Having grown separately for millennia, the Americas were a boundless sea of novel ideas, dreams, stories, philosophies, religions, moralities, discoveries, and all the other products of the mind. Few things are more sublime or characteristically human than the cross-fertilization of cultures. The simple discovery by Europe of the existence of the Americas caused an intellectual ferment. How much grander would have been the tumult if Indian societies had survived in full splendor!

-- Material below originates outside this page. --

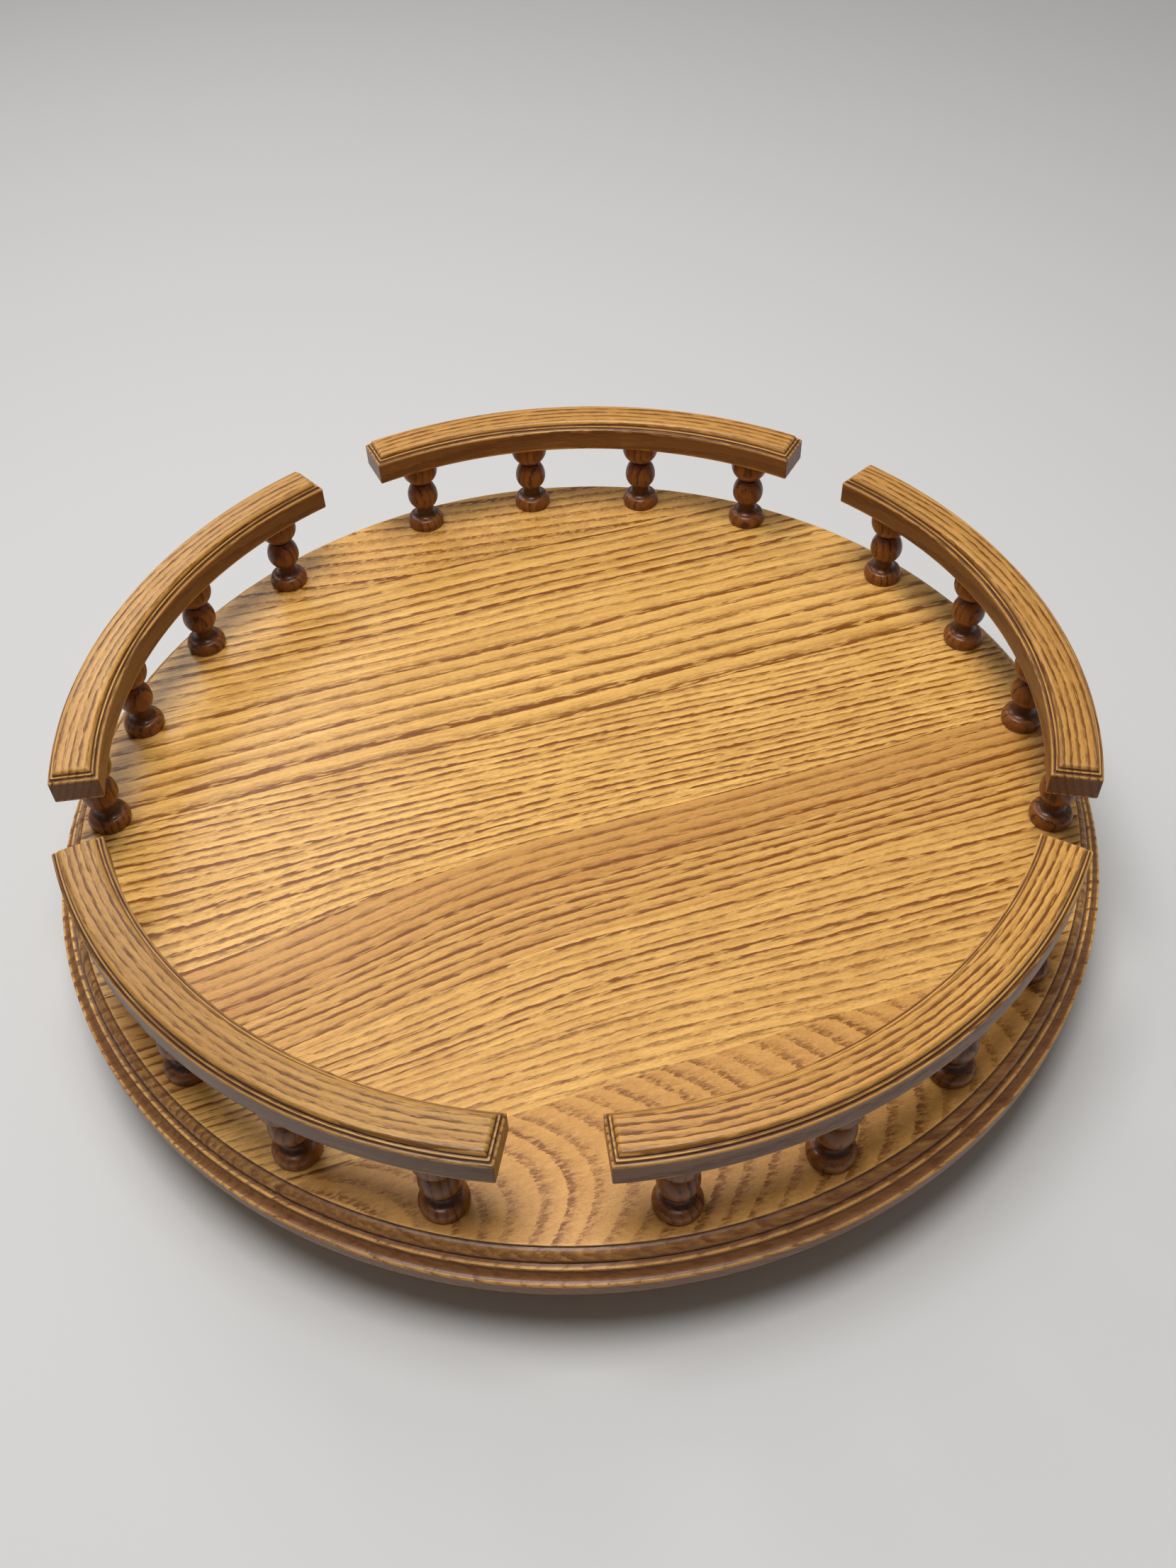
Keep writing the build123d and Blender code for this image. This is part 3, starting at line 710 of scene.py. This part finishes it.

Here and there we see clues to what might have been. Pacific Northwest Indian artists carved beautiful masks, boxes, bas-reliefs, and totem poles within the dictates of an elaborate aesthetic system based on an ovoid shape that has no name in European languages. British ships in the nineteenth century radically transformed native art by giving the Indians brightly colored paints that unlike native pigments didn’t wash off in the rain. Indians incorporated the new pigments into their traditions, expanding them and in the process creating an aesthetic nouvelle vague. European surrealists came across this colorful new art in the first years of the twentieth century. As artists will, they stole everything they could, transfiguring the images further. Their interest helped a new generation of indigenous artists to explore new themes.
Now envision this kind of fertile back-and-forth happening in a hundred ways with a hundred cultures—the gifts from four centuries of intellectual exchange. One can hardly imagine anything more valuable. Think of the fruitful impact on Europe and its descendants from contacting Asia. Imagine the effect on these places and people from a second Asia. Along with the unparalleled loss of life, that is what vanished when smallpox came ashore.